Birçoğunuz bilmez ama 10 Ocak, Çalışan Gazeteciler Günü olarak kutlanır. Kutlarız daha doğrusu. Yaklaşan 10 Ocak öncesi aklıma gelen konu, basına karşı takınılan tavır oldu. Örneğin 10 Ocak gibi daha birkaç gün var. Bugünlerde bizler hatırlanır, hediyeler alır, çiçeklerle karşılanırız. Birçok kişi sosyal medya hesaplarından etiketler bizleri ve kutlar kendince. Bu eleştiri değil yanlış anlaşılmasın. Elbette hatırlanmak veya kutlanmak bizler için de güzel.
Peki gerçekten bir gün hatırladığınız basına saygınız kaç gün?
Çok örneklerini verdik ama sık sık görürsünüz. Basın sektörüne uygulanan şiddet haberini yine bir basın organında görürsünüz. Yani çoğu zaman biz bize destek oluruz.
Kamu görevi niteliği olan gazeteciliği ne kadar biliyorsunuz?
Ne kadar saygı duyuyorsunuz?
Bunu hiç düşündünüz mü?
Burada sözü biraz belli makamlara gelmiş kişilere çeviriyorum. Yılın bir günü hatırladığınız ama kalan 364 günde işinize gelince anımsadığınız gazeteciler vardır.
Okuyunca şimdi aklınıza birkaç isim geldi değil mi?
Evet, arandığınızda telefonlara çıkmadığınız, sorulan bir soruya cevap vermeye tenezzül etmediğiniz kişilerden bahsediyorum.
Ama ‘çalışan’ yada ‘çalışmaya çalışan’ bir gazeteci görüşünüze yer vermek istediğinde neden ön yargılı oluyorsunuz?
Mademki işinize geldiğinde arayıp olumlu bir konuyu duyurmak istediğinizde ulaştığınız kadarsa verdiğiniz değer, 10 Ocak’ta hiç anımsamayın daha iyi. Burada isimler önemli değil bu arada. Şahsi yaşadığım bir konu da değil ama meslektaşlarım okuyunca mutlaka akıllarına 3-5 kişi gelecektir bu mantıkla bizlere yaklaşan.

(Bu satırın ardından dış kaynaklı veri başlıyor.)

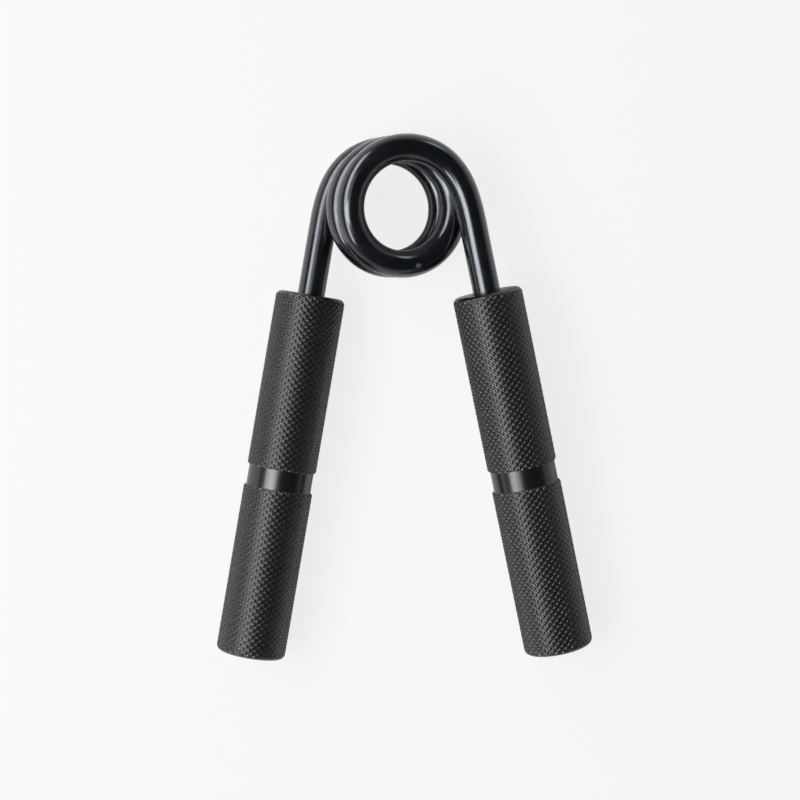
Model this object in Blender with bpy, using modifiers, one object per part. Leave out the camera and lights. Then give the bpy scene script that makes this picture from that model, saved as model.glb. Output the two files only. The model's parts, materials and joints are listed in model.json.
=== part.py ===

Tabi çalışan gazeteci diyoruz ama günümüzde kimin gazeteci kimin gazeteci görünümünde olduğunu anlamak da çok kolay değil. Bir de özeleştiri yapalım sektörümüz adına. Sahada alın teri döken, masa başında kafa yoran, tasarımda emek veren kişilerin yanında sadece bir unvan olarak bu mesleği kullananlar var. Burada da 10 Ocak Çalışan Gazeteciler Günü’nün değerini daha iyi anlıyoruz aslında. Günlere takılmayalım ama ‘gazeteci’ kavramının içini dolduralım. Hatta çalışan gazetecileri ve bu sektörden çıkarları için faydalananları bir kenara ayıralım. Belki o gün gerçekten emek veren gazeteciler hak ettiği değeri görür. Ne diyelim. Hakkını veren, çalışan, çabalayan tüm meslektaşlarımın günü şimdiden kutlu olsun.